难道说,那辆奔驰E300和古川精治除了留下一只手臂外,像水汽般完全消失在空中了吗?
“也许这辆奔驰车还留在花川户案发现场附近的什么地方吧?”后龟山问道。
“不,我认为这绝不可能。这一点我已经打听过了。”
“那么,御手洗先生,那辆奔驰车和古川秘书都失踪了,你认为可能到哪里去了呢?”后龟山又问道。
“实在是不可思议啊。”御手洗从容不迫地回答道。这时,电话又响了起来,后龟山赶紧拿起话筒,和对方说了几句便挂断了电话。
“真不知道到底是怎么回事。刚才接到的报告是,全东京二十三个区以及京郊的所有地方,从昨天晚上一直查到现在,根本就没发现哪家医院收治过失去了一只手臂的伤者。这太难以理解了。他到底上哪儿去了?他受了那么重的伤,自己根本就开不了那辆奔驰车吧?他失去的是右手臂,而奔驰车的方向盘在左边,必须用右手才能换挡。”
“不,还是可以的,因为奔驰车安装的是自动挡,只要启动车子前用左手把挡放在D位上,用左手抓住方向盘,用脚控制油门和刹车也一样能开。”田崎回答道。
“那么,御手洗先生,说说你的看法吧。”
“还要再等等,因为还存在其他特殊的可能性。必须等待大黑公寓提取的血迹化验结果出来后,才知道是否和东武线火车上挂着的那条手臂的血型相符。虽然发生这种例外的可能性只有百分之一左右,但万一那条手臂不是古川留下的,结果就完全不一样了。”
“喂,大黑公寓里找到的血液的化验结果还没出来吗?”田崎向后龟山问道。
后龟山轻轻地点了点头。田崎不耐烦地咂了咂嘴,不再说话了。

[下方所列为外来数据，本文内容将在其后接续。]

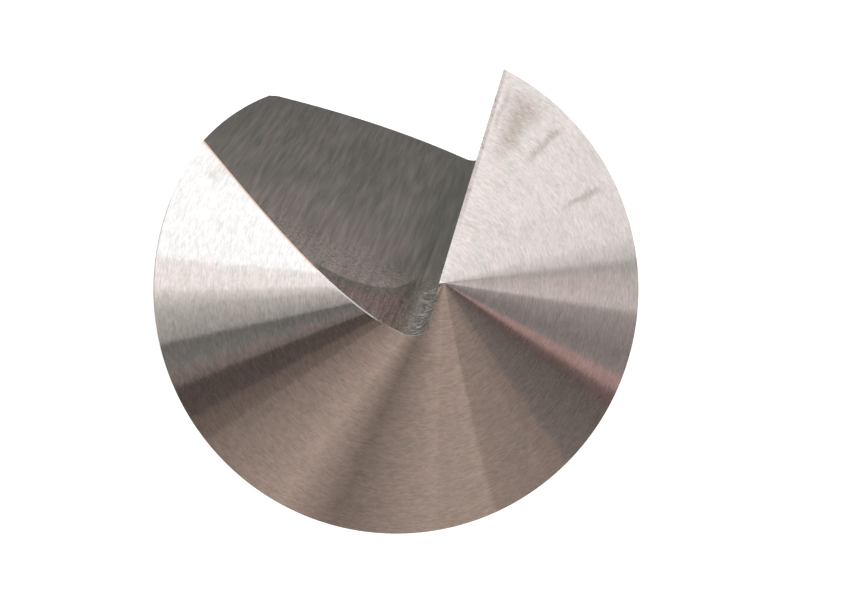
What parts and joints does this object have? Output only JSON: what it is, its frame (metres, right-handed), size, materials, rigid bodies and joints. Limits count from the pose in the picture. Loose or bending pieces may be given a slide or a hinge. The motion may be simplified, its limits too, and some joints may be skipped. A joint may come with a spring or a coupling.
{
  "type": "countersink bit",
  "caption": "Countersink bit with a 90 degree conical head, a skewed ground flute that leaves a hooked cutting lip, and a plain round shank for a drill chuck.",
  "frame": {"origin": "centre of the shank's end face", "axes": "+Z along the tool's axis from the shank end to the tip, +X along the cutting lip as seen from the tip"},
  "size_m": [0.0205, 0.0204, 0.063],
  "materials": {
    "ground_steel": "satin ground high speed steel, fine grinding lines round the cone and shank and along the flute"
  },
  "bodies": {
    "root": {"countersink_bit": "ground_steel"}
  },
  "joints": []
}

很快,电话又响了。田崎自己不伸手,而是用眼神示意后龟山去接。后龟山拿起话筒后,一边点着头,一边和对方说了一小会儿。
“御手洗先生,刚才物证鉴定科来电话了。他们报告说,从大黑公寓走廊和楼梯上提取到的血迹,经化验与东武线火车上遗留的手臂的血型完全相符。”
御手洗从椅子上一跃而起,微微张开嘴,露出笑容,双手在身前交握,又像调酒师调制鸡尾酒似的摇晃着。据我的经验,这说明他不但解开了所有谜团,而且连案件的细节也完全分析透了,无一遗漏。
接着,他又在这间案件侦破指挥部办公室里来来回回走个不停,最后在窗户边上站住了。我和两位警察只是默默地看着他这些怪异的举动。
后龟山开口道:“依我看,古川这个人总不可能蒸发了吧?要是他和那辆奔驰车真的都消失了,那可就不好办了。也不会是出了事故——这种事故一定会聚拢好多人来围观,因为开车的人可不是受了点儿普通的伤,而是少了一只胳膊!见到的人都会奇怪他的手臂上哪儿去了。”
“那么,是他把车开到东京以外的地方去了?无论他把车开出多远,只要他入院治疗,警方都能接到报告。因为谁都会产生疑问:为什么受了伤不在东京治,反而拖着这么重的伤特地离开东京到这里来?”
御手洗在窗边转过身来说道:“会不会存在这种可能性?他直接跑到当医生的好朋友那里,而且不让医生说出去?”